### [What is expected]
Quote the listing below word for word, stopping after the line that contains "on the floor.".

- - - - - - -

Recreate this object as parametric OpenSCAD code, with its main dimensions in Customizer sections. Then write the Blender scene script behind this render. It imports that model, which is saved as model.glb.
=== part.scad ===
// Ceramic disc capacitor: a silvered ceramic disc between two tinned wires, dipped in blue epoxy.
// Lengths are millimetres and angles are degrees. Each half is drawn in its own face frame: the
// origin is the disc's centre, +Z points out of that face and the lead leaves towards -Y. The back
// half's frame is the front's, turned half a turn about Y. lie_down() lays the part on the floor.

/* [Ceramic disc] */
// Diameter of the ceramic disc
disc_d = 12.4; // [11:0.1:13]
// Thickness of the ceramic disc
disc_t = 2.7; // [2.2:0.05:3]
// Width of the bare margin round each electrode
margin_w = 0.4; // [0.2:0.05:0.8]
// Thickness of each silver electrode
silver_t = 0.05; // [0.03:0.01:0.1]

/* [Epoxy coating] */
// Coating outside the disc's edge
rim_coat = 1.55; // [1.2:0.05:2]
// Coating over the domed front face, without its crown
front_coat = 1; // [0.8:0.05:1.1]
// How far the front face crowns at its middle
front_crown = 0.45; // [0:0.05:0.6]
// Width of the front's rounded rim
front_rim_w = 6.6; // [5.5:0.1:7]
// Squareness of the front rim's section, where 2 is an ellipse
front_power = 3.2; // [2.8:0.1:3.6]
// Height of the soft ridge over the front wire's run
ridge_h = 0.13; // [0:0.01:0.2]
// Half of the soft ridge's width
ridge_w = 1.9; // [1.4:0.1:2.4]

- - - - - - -

### [Written solution]
Recreate this object as parametric OpenSCAD code, with its main dimensions in Customizer sections. Then write the Blender scene script behind this render. It imports that model, which is saved as model.glb.
=== part.scad ===
// Ceramic disc capacitor: a silvered ceramic disc between two tinned wires, dipped in blue epoxy.
// Lengths are millimetres and angles are degrees. Each half is drawn in its own face frame: the
// origin is the disc's centre, +Z points out of that face and the lead leaves towards -Y. The back
// half's frame is the front's, turned half a turn about Y. lie_down() lays the part on the floor.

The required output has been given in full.